For the example you given above, if users can get all query IDs from a command/statement, and then they can find the longest-running query and its ID. Then then can use KILL QUERY query-id to cancel it. As you mentioned before, users can't not know how long the query will run before executing it. It is too late for them to execucte set custome_query_id, while the query is running there.

Yes, user SHOULD guarantee the custom_query_id be unique, which is easy for use doing this. User is already doing this when using Clickhouse. At same time, we should check that this user is authorized to kill THE query.

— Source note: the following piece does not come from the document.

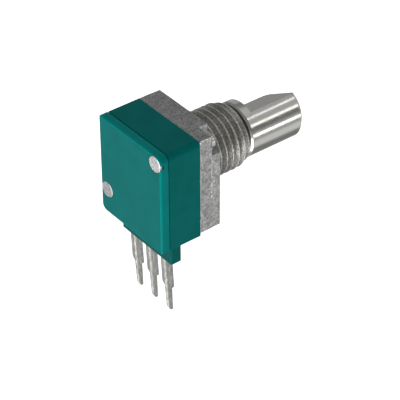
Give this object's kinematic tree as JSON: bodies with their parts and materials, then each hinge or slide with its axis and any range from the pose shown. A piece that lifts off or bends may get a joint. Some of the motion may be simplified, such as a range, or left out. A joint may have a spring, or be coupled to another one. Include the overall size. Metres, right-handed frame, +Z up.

This will be easy for experts but not friendly for most of users. Suppose that users are sending ad-hoc queries interactively, they are required to think of a globally unique id before issuing any ad-hoc query. That's not a good user experience. However, I admit that this feature can be used for senior users who want to control the system better. It is not a NO to add this feature, I just want to emphasize that it should come after supporting query_id

KILL [GLOBAL] QUERY query_id looks good to me. This statement can kill query with query_id=xx or custom_query_id=xx, we can check both two id if xx is string

Good.

Can we get some agreements now?

  1. both of us agree to support KILL QUERY query-id to kill query globally by query-id. Even though we need more discussion on the details of this new statement.
  2. We haven't achieved agreement on how to support custom_query_id.

And I will suggest we go with KILL QUERY query-id first and in the meantime we can keep discussing custom_query_id. And to make things clearer, I suggest we split this discussion into 2 separated issues. One is to discuss KILL QUERY query_id, and the other is about supporting custom_query_id, which we can continue the discussion.

kaijianding commented 3 months ago

Yes, this feature is for expert, usually a platform user who is building a product on starrocks. This product will set custom_query_id for each query and guarantee the custom_query_id is globally unique. And custom_query_id is not required for ad-hoc query, it is optional.

Sure, I will support kill query by query id first, and let's discuss how to set custom_query_id later.